The California Medical Association, the state’s primary physician lobbying group, sponsored a ballot proposal that would increase cigarette taxes by $2 per pack. The CMA collaborated on the measure with other groups, including health worker unions.

Signatures for the initiative are still being verified. If the proposal qualifies for the ballot and is passed by voters, it could initially raise up to $1.6 billion in fiscal year 2017-2018, mostly for payments to health care providers, according to California’s secretary of state.

Raising doctor rates for Medi-Cal, the state’s Medicaid program that now covers more than a third of Californians, has been a priority for supporters since state lawmakers cut rates by 10 percent in 2011. Undoing those cuts would cost at least $250 million a year, supporters estimate.

The CMA last year led a coalition called “We Care for California” to raise payments for doctors and other providers. CMA says Medi-Cal payments are among the lowest of any state Medicaid program in the nation — as low as $16 for an office visit. But the coalition hasn’t been meeting regularly, according to the California Hospital Association.

“While increasing Medi-Cal reimbursements rates remains a top priority for CMA, the administration has thus far not been supportive of broad-based provider rate increases, preferring targeted investments to improve access to care,” CMA officials said in a written statement.

“Because of this, CMA decided to focus on other means of improving access through this budget, such as directing funds to train more primary care physicians. Each additional primary care physician can see approximately 600 patients per year during training alone, thereby making a dramatic improvement in areas of the state that lack access to these providers.”

Ballot Initiative to Extend Tax on Higher-Income People

Another ballot initiative would extend Proposition 30, a tax on higher-income Californians that funds education and could funnel up to $2 billion in some years to the agency that manages Medi-Cal, according to the secretary of state.

Health consumer advocates say passage of the tobacco tax and Prop. 30 measures could provide the money needed to increase Medi-Cal reimbursement rates and restore other recession-era cuts.

Immigrant rights groups say the measures could also provide some of the funding needed to extend Medi-Cal coverage to undocumented adults, should the Legislature pass that proposal.
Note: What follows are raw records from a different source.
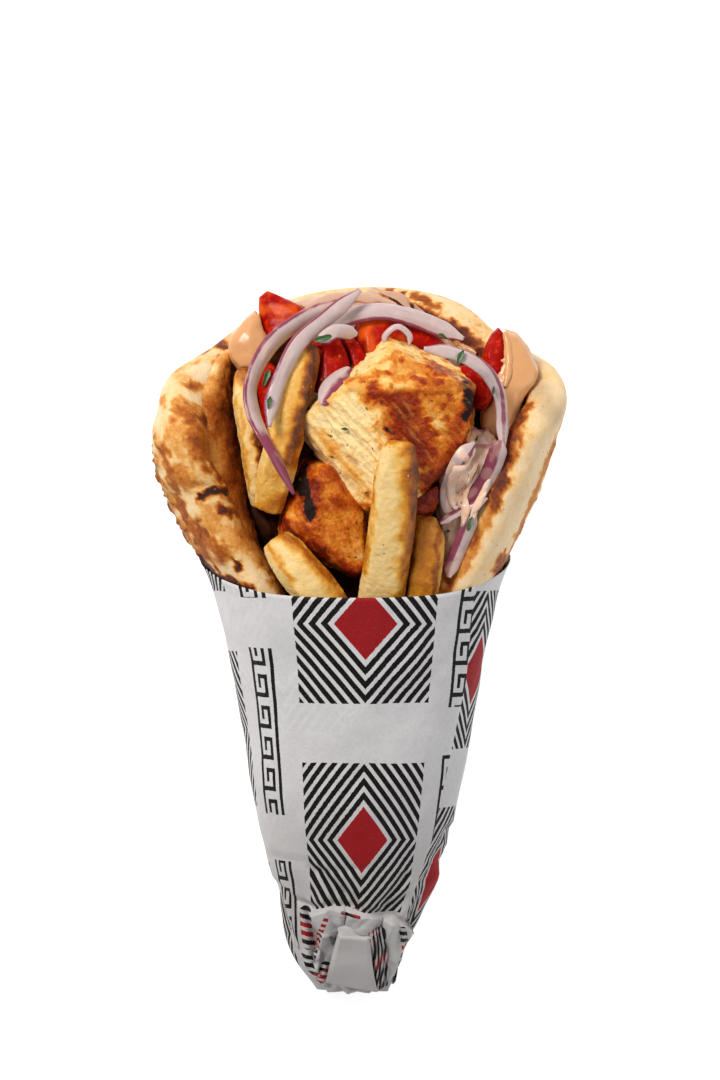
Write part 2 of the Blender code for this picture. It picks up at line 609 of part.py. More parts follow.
def lay_strip(name, route, width, thickness, turns, flakes, trees, material, seed):
    """An onion strip that follows its route and is lifted over whatever lies under it."""
    path = curve_through(route, STRIP_SAMPLES)
    reach = width / 2
    above = thickness / 2 + STRIP_CLEAR + STRIP_TILT * reach * math.sin(math.radians(max(turns)))
    lifted = []
    for point in path:
        heights = [point.z]
        for dx in (-reach, 0.0, reach):
            for dy in (-reach, 0.0, reach):
                under = highest_at(trees, point.x + dx, point.y + dy)
                if under is not None:
                    heights.append(under + above)
        lifted.append(max(heights))
    for _ in range(2):
        padded = [lifted[0]] + lifted + [lifted[-1]]
        smoothed = [(a + 2 * b + c) / 4 for a, b, c in zip(padded, padded[1:], padded[2:])]
        lifted = [max(a, b) for a, b in zip(lifted, smoothed)]
    laid = [Vector((point.x, point.y, z)) for point, z in zip(path, lifted)]
    strip = make_bar(
        name, laid, width, thickness, material, STRIP_STATIONS, STRIP_SIDES, STRIP_SQUARE, turns, STRIP_END
    )
    if flakes:
        add_flakes(strip, [laid[round(share * (STRIP_SAMPLES - 1))] for share in flakes], thickness, seed)
    return strip


def add_flakes(host, places, thickness, seed):
    """Fuses small leaves of parsley to the top of a strip."""
    leaves = bpy.data.collections.new("leaves")
    bpy.context.scene.collection.children.link(leaves)
    for k, place in enumerate(places):
        turn = (seed + k) * FLAKE_TURN
        leaf = make_flake(place, thickness / 2 + FLAKE_RISE, turn, host.data.materials[0])
        PARTS.objects.unlink(leaf)
        leaves.objects.link(leaf)
    boolean(host, leaves, "UNION")
    for leaf in list(leaves.objects):
        bpy.data.objects.remove(leaf)
    bpy.data.collections.remove(leaves)


def make_flake(middle, rise, turn, material):
    ahead = Vector((math.cos(turn), math.sin(turn), 0.0)) * FLAKE_SIZE[0]
    side = Vector((-math.sin(turn), math.cos(turn), 0.0)) * FLAKE_SIZE[1]
    points = []
    for z in (0.0, rise):
        for i in range(FLAKE_SIDES):
            angle = 2 * math.pi * i / FLAKE_SIDES
            points.append(middle + ahead * math.cos(angle) + side * math.sin(angle) + Vector((0.0, 0.0, z)))
    faces = rings_to_faces(2, FLAKE_SIDES)
    faces += [tuple(range(FLAKE_SIDES)), tuple(range(FLAKE_SIDES, 2 * FLAKE_SIDES))]
    return add_solid("leaf", points, faces, material)


def boolean(solid, other, operation):
    """Joins or cuts by an object or a collection at once, so that later pieces meet the finished mesh."""
    modifier = solid.modifiers.new("fit", "BOOLEAN")
    modifier.operation = operation
    if isinstance(other, bpy.types.Collection):
        modifier.operand_type = "COLLECTION"
        modifier.collection = other
    else:
        modifier.object = other
    graph = bpy.context.evaluated_depsgraph_get()
    mesh = bpy.data.meshes.new_from_object(solid.evaluated_get(graph))
    solid.modifiers.clear()
    solid.data = mesh
    work = bmesh.new()
    work.from_mesh(mesh)
    bmesh.ops.remove_doubles(work, verts=work.verts, dist=MERGE * METRES)
    bmesh.ops.dissolve_degenerate(work, edges=work.edges, dist=SHORTEST_EDGE * METRES)
    work.to_mesh(mesh)
    work.free()


def keep_largest(solid):
    """Drops loose scraps that a cut left."""
    work = bmesh.new()
    work.from_mesh(solid.data)
    left = set(work.verts)
    groups = []
    while left:
        group, edge = set(), {left.pop()}
        while edge:
            vertex = edge.pop()
            group.add(vertex)
            near = {other for link in vertex.link_edges for other in link.verts} - group
            edge |= near
        left -= group
        groups.append(group)
    groups.sort(key=len)
    for group in groups[:-1]:
        bmesh.ops.delete(work, geom=list(group), context="VERTS")
    work.to_mesh(solid.data)
    work.free()


def grown(solid):
    """A swollen copy among the cutters, to cut its neighbours with a gap."""
    mesh = solid.data.copy()
    work = bmesh.new()
    work.from_mesh(mesh)
    work.normal_update()
    steps = [vertex.normal * min(vertex.calc_shell_factor(), MOST_CORNER_GROWTH) for vertex in work.verts]
    for vertex, step in zip(work.verts, steps):
        vertex.co += step * GROWTH * METRES
    work.to_mesh(mesh)
    work.free()
    copy = bpy.data.objects.new("cutter_" + solid.name, mesh)
    copy.hide_render = True
    copy.display_type = "WIRE"
    CUTTERS.objects.link(copy)
    copy.parent = ORIGIN
    return copy


def corners_of(solid):
    places = [vertex.co for vertex in solid.data.vertices]
    low = Vector([min(place[k] for place in places) for k in range(3)])
    high = Vector([max(place[k] for place in places) for k in range(3)])
    return low, high


def boxes_meet(one, two):
    low_one, high_one = corners_of(one)
    low_two, high_two = corners_of(two)
    return all(low_one[k] < high_two[k] and low_two[k] < high_one[k] for k in range(3))


def fit(solids):
    """Cuts each solid by the swollen copies of all the earlier ones that it meets."""
    cutters = []
    for solid in solids:
        for cutter in cutters:
            if boxes_meet(solid, cutter):
                boolean(solid, cutter, "DIFFERENCE")
        keep_largest(solid)
        cutters.append(grown(solid))
    for cutter in cutters:
        bpy.data.objects.remove(cutter)


def pita_inside(y, angle, gap):
    """A point just inside the rolled bread."""
    reach_y = (PITA_TOP_Y - PITA_LOW_Y) / 2
    height = (y - (PITA_TOP_Y + PITA_LOW_Y) / 2) / reach_y
    across = angle / between(PITA_SWEEP, y)
    share = min(math.hypot(height, across), 0.999)
    return pita_middle(y, angle) - pita_out(y, angle) * (pita_half(y, angle, share) + gap)


def make_core(bread, trees, material):
    """The hidden filling: it fills the bread up to a heap, and stops short of every piece above it."""
    points = []
    for k in range(CORE_ALONG):
        y = CORE_LOW_Y + (CORE_TOP_Y - CORE_LOW_Y) * k / (CORE_ALONG - 1)
        heap = between(HEAP, y)
        corners = []
        for side in (-1, 1):
            for angle in range(*CORE_SIDE_ANGLES):
                corner = pita_inside(y, side * angle, CORE_GAP)
                under = lowest_under(bread, trees, corner.x, y)
                if corner.z < min(heap - HEAP_FALL, under - CORE_CLEAR):
                    break
            corners.append((side * angle, corner))
        (left_angle, left), (right_angle, right) = corners
        for i in range(CORE_BELOW):
            angle = left_angle + (right_angle - left_angle) * i / (CORE_BELOW - 1)
            points.append(pita_inside(y, angle, CORE_GAP))
        for i in range(1, CORE_ABOVE):
            share = i / CORE_ABOVE
            edge = right.lerp(left, share)
            bump = CORE_BUMP * noise.noise(Vector((edge.x, y, 0.0)) / CORE_BUMP_SIZE)
            heaped = heap - HEAP_FALL * (edge.x / HEAP_HALF_WIDTH) ** 2 + bump
            top = min(heaped, lowest_under(bread, trees, edge.x, y) - CORE_CLEAR)
            rise = math.sqrt(math.sin(math.pi * share))
            height = min(edge.z + (top - edge.z) * rise, top)
            points.append(Vector((edge.x, y, max(height, floor_at(y, edge.x) + CORE_CLEAR))))
    around = CORE_BELOW + CORE_ABOVE - 1
    faces = rings_to_faces(CORE_ALONG, around)
    faces.append(tuple(range(around)))
    faces.append(tuple((CORE_ALONG - 1) * around + i for i in range(around)))
    return add_solid("filling_core", points, faces, material)


def lowest_under(bread, trees, x, y):
    """The lowest underside near a point, so that the core's straight facets stay clear too."""
    lowest = FAR
    for dx in CORE_NEAR:
        for dy in CORE_NEAR:
            over_floor = floor_at(y + dy, x + dx) + CORE_GAP
            for found in (lowest_at(trees, x + dx, y + dy), lowest_at([bread], x + dx, y + dy, over_floor)):
                if found is not None:
                    lowest = min(lowest, found)
    return lowest


def floor_at(y, x):
    """The height of the bread's inner face below a place."""
    inside = [pita_inside(y, angle, CORE_GAP) for angle in range(*FLOOR_ANGLES)]
    return min(inside, key=lambda point: abs(point.x - x)).z


PARTS, CUTTERS, ORIGIN = start_scene()
MATERIALS = make_materials()


def main():
    pita = make_pita(MATERIALS["bread"])
    make_paper(MATERIALS["paper"])
    fries = [make_fry(*row) for row in FRIES]
    chicken = [
        make_lump(*row[:5], MATERIALS["chicken"], row[5], CHICKEN_SQUARE, *row[6:], seed, CHICKEN_SHARES)
        for seed, row in enumerate(CHICKEN, 5)
    ]
    tomatoes = [
        make_lump(*row, MATERIALS["tomato"], *TOMATO_LUMP, seed, TOMATO_SHARES)
        for seed, row in enumerate(TOMATOES, 20)
    ]
    sauces = [
        make_lump(*row, MATERIALS["sauce"], *SAUCE_LUMP, seed, SAUCE_SHARES)
        for seed, row in enumerate(SAUCES, 40)
    ]
    laid = [pita] + fries[:3] + chicken + fries[3:] + tomatoes + sauces
    fit(laid)
    trees = [tree_of(solid) for solid in laid]
    for k, (name, route, width, thickness, turns, flakes) in enumerate(ONIONS):
        strip = lay_strip(name, route, width, thickness, turns, flakes, trees, MATERIALS["onion"], k + 60)
        trees.append(tree_of(strip))
    make_core(trees[0], trees[1:], MATERIALS["filling"])
    for solid in PARTS.objects:
        if solid.type == "MESH":
            solid.data.shade_smooth()
            solid.data.set_sharp_from_angle(angle=math.radians(SHARP_ANGLE))


main()
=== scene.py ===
"""Looks of the souvlaki pita: toasted bread, grilled chicken, fries, tomato, red onion, sauce and paper wrap.

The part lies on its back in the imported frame, +Y towards the open mouth. Lengths are millimetres in the
layout's own coordinates, whose origin lies LAYOUT_SHIFT from the frame's, and angles are degrees. The lines
in the tables are x, y points seen from above. Calls to noise and layered give a size and then a seed.
"""

import math
from itertools import product

import bmesh
import bpy
import numpy as np
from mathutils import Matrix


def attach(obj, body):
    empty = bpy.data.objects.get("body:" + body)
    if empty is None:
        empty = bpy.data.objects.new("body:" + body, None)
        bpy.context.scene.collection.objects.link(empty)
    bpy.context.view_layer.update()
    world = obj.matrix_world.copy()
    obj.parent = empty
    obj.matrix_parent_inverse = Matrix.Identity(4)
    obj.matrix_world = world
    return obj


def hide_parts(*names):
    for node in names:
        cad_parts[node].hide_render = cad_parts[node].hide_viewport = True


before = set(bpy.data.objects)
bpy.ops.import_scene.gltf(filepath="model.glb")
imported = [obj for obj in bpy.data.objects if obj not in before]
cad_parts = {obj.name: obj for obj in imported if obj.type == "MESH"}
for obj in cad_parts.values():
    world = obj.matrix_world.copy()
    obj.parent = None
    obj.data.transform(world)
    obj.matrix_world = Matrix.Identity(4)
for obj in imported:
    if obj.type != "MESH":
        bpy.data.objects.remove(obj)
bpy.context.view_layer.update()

METRES = 0.001
LAYOUT_SHIFT = np.array((-0.2, 29.5, 0.0))

# --- Numbers --------------------------------------------------------------------------------------

HASH_PRIMES = (73856093, 19349663, 83492791)
NOISE_SCALE = 1.7
TRIANGLE_STRETCH = 1.1547


def unit(vectors):
    return vectors / np.maximum(np.linalg.norm(vectors, axis=1), 1e-9)[:, None]


RANDOM = np.random.default_rng(11)
GRADIENTS = unit(RANDOM.normal(size=(4096, 3)))


def smooth(value, low, high):
    """0 below low, 1 above high, and smooth between. High may be the lower one, to fall."""
    t = np.clip((value - low) / (high - low), 0.0, 1.0)
    return t * t * (3 - 2 * t)


def hashed(cells, seed):
    """A number from 0 to 4095 for each lattice cell."""
    mixed = np.full(len(cells), seed * 2654435 + 97, np.int64)
    for k in range(cells.shape[1]):
        mixed = (mixed ^ (cells[:, k] * HASH_PRIMES[k])) * 69069 + 12345
    return (mixed >> 7) & 4095


def noise(points, size, seed):
    """Gradient noise of about -1 to 1 with features of a size, which may differ along x, y and z."""
    places = points / np.asarray(size, float)
    cells = np.floor(places).astype(np.int64)
    part = places - cells
    fade = part**3 * (part * (part * 6 - 15) + 10)
    total = np.zeros(len(points))
    for corner in product((0, 1), repeat=3):
        offset = np.array(corner)
        gradient = GRADIENTS[hashed(cells + offset, seed)]
        weight = np.prod(np.where(offset, fade, 1 - fade), axis=1)
        total += weight * np.sum(gradient * (part - offset), axis=1)
    return total * NOISE_SCALE


def layered(points, size, seed, layers=3):
    """Noise with finer, weaker noise on it."""
    total = 0.0
    for k in range(layers):
        total = total + noise(points, np.asarray(size, float) / 2**k, seed + 17 * k) * 0.5**k
    return total


def facets(u, v, size, seed):
    """Heights of -1 to 1 on flat triangles with sharp creases, as crumpled paper has."""
    a = u / size + 0.37 * np.sin(v / size * 1.3 + seed)
    b = (v / size) * TRIANGLE_STRETCH + 0.31 * np.sin(u / size * 1.7 + 2 * seed)
    a = a - b / 2
    i, j = np.floor(a).astype(np.int64), np.floor(b).astype(np.int64)
    s, t = a - i, b - j

    def height(di, dj):
        return hashed(np.stack([i + di, j + dj], axis=1), seed) / 2048.0 - 1.0

    low = height(0, 0) * (1 - s - t) + height(1, 0) * s + height(0, 1) * t
    high = height(1, 1) * (s + t - 1) + height(0, 1) * (1 - s) + height(1, 0) * (1 - t)
    return np.where(s + t > 1, high, low)


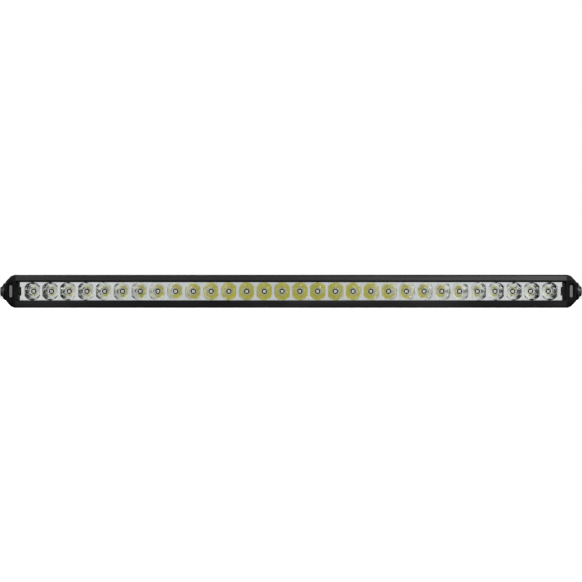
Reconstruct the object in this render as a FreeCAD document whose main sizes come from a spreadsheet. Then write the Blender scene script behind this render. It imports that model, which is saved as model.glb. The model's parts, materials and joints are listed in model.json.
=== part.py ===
import FreeCAD, Part
import math
import os
import re
import Sketcher
from FreeCAD import Vector

# A single-row LED light bar. X runs along the bar, the lens faces -Y and Z is up.
# The origin is the middle of the housing's flat underside. All lengths are millimetres.

SIZES = {
    # housing section
    "bar_height": 45.8,
    "bar_depth": 62.0,
    "window_height": 25.3,
    "rail_radius": 3.0,
    "rail_setback": 1.4,
    "rail_face_height": 7.8,
    "rail_bevel_height": 2.2,
    "rail_bevel_depth": 2.2,
    "lip_thickness": 2.6,
    "lens_gap": 0.1,
    "lens_thickness": 3.0,
    "lens_height": 31.2,
    "lens_gasket_thickness": 0.9,
    "gasket_past_window": 2.0,
    "rear_lip_thickness": 2.0,
    "side_wall": 4.7,
    "sink_wall": 4.5,
    "bay_depth": 14.5,
    "bay_wall": 5.7,
    "rear_wall": 2.5,
    "taper_length": 9.0,
    "taper_rise": 3.2,
    "fin_gap_count": 6,
    "fin_gap": 4.4,
    "fin_pitch": 6.6,
    "screw_boss_radius": 2.8,
    # row of light cells
    "led_pitch": 24.7,
    "cells_per_strip": 10,
    "strip_count": 3,
    "end_strip": 4.8,
    "bowl_focus": 2.0,
    "bowl_hole_radius": 3.4,
    "bowl_rim_radius": 12.45,
    "bowl_shell": 3.0,
    "web_width": 3.5,
    "reflector_plate": 1.2,
    "reflector_setback": 0.7,
    "reflector_gap": 0.2,
    "post_radius": 2.0,
    "peg_radius": 1.3,
    "peg_length": 1.4,
    "peg_cells": 2,
    "screw_cells": 4,
    "board_thickness": 1.6,
    "board_height": 24.0,
    "thermal_pad_thickness": 0.5,
    "led_base_width": 3.45,
    "led_base_height": 0.6,
    "phosphor_width": 1.4,
    "phosphor_height": 0.15,
    "link_length": 10.0,
    "link_width": 4.0,
    "link_height": 1.6,
    "dome_radius": 1.55,
    "dome_height": 1.3,
    # ends
    "retainer_thickness": 5.2,
    "tab_half_height": 6.0,
    "tab_reach": 2.0,
    "tab_root": 1.8,
    "tab_thickness": 1.2,
    "cap_gasket_thickness": 1.4,
    "cap_thickness": 12.1,
    "cap_slope_height": 9.2,
    "cap_slope_length": 7.0,
    "cap_shoulder_drop": 1.8,
    "cap_edge_round": 1.2,
    "cap_spigot_length": 8.0,
    "boss_height": 6.0,
    "boss_base_radius": 14.6,
    "boss_face_radius": 12.6,
    "recess_width": 8.0,
    "recess_height": 22.0,
    "recess_depth": 3.0,
    "plate_thickness": 3.8,
    "plate_height": 16.8,
    "plate_proud": 1.0,
    "plate_inset": 6.8,
    "plate_past_bolt": 6.5,
    # fasteners
    "bolt_radius": 4.0,
    "bolt_length": 20.0,
    "bolt_head_height": 4.4,
    "bolt_head_radius": 7.4,
    "bolt_head_round": 2.6,
    "bolt_flange_radius": 8.9,
    "bolt_flange_height": 1.2,
    "bolt_socket_width": 5.0,
    "bolt_socket_depth": 2.6,
    "bolt_hole_run_out": 1.0,
    "washer_radius": 12.0,
    "washer_thickness": 2.0,
    "washer_bevel": 0.6,
    "cap_screw_radius": 1.5,
    "cap_screw_length": 16.0,
    "cap_screw_head_radius": 2.75,
    "cap_screw_head_height": 3.0,
    "cap_screw_head_sink": 4.0,
    "cap_screw_socket_width": 2.5,
    "cap_screw_socket_depth": 1.8,
    "cap_screw_board_offset": 2.6,
    "cap_screw_floor_offset": 1.4,
    "cap_screw_rear_offset": 6.5,
    "cap_screw_fins": 2,
    "board_screw_radius": 1.5,
    "board_screw_length": 3.6,
    "board_screw_head_radius": 2.7,
    "board_screw_head_height": 1.7,
    "board_screw_socket_width": 2.0,
    "board_screw_socket_depth": 1.0,
    "thread_clearance": 0.05,
    "hole_clearance": 0.3,
    "slide_clearance": 0.2,
    # driver
    "driver_length": 220.0,
    "driver_board_thickness": 1.6,
    "driver_standoff": 3.0,
    "guide_depth": 1.2,
    "guide_end_gap": 0.7,
    "inductor_radius": 6.0,
    "inductor_height": 7.0,
    "inductor_pitch": 66.0,
    "capacitor_radius": 4.0,
    "capacitor_height": 9.0,
    "capacitor_rise": 8.0,
    "transistor_width": 10.0,
    "transistor_tall": 9.0,
    "transistor_height": 2.3,
    "controller_width": 5.0,
    "controller_tall": 4.0,
    "controller_height": 1.6,
    "chip_rise": 9.0,
    "terminal_width": 10.0,
    "terminal_tall": 12.0,
    "terminal_height": 8.0,
    "terminal_edge_gap": 2.0,
    "header_width": 8.0,
    "header_height": 4.0,
    "pin_radius": 0.5,
    "pin_pitch": 3.8,
    "pin_reach": 1.0,
    # rear fittings
    "fitting_offset": 300.0,
    "relief_width": 34.0,
    "gland_thread_radius": 6.0,
    "gland_hex_width": 16.0,
    "gland_hex_height": 4.0,
    "gland_neck_height": 3.5,
    "gland_nut_width": 15.0,
    "gland_nut_height": 10.5,
    "gland_nut_roof": 2.0,
    "gland_mouth_margin": 1.0,
    "gland_bore_radius": 4.5,
    "cable_radius": 3.25,
    "locknut_height": 3.0,
    "seal_ring_height": 1.0,
    "seal_ring_width": 1.6,
    "vent_thread_radius": 4.0,
    "vent_thread_past_wall": 2.0,
    "vent_head_width": 13.0,
    "vent_head_height": 4.5,
    "vent_bore_radius": 2.6,
    "vent_membrane_height": 0.3,
    # how far a cut runs past the face it starts or ends on
    "cut_margin": 1.0,
}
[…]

A bill to compel the state to expand Medi-Cal to unauthorized adults was introduced this year but is not expected to be taken up again until 2017.

Health care advocates who are neutral on the issue of raising Medi-Cal provider rates say there are practical reasons why proponents are using the initiative process instead of the budget process.

“The governor ... made it very clear that ongoing spending was something that he had concerns with,” said Linda Nguy, policy advocate at the Western Center on Law and Poverty.

Nguy says advocates may be holding off on a renewed push for higher Medi-Cal provider rates until after the state convenes a working group this fall to evaluate how easily Medi-Cal patients can obtain the care they need in a timely way.

If the work group can link low Medi-Cal payments to patient access problems, the evidence could provide a stronger case for increasing provider rates, said Senate Health Committee Chairman Ed Hernandez, D-San Gabriel Valley.

“Access is really tied into rates. So if we can address that, [we can] have a more serious conversation next year,” Hernandez said.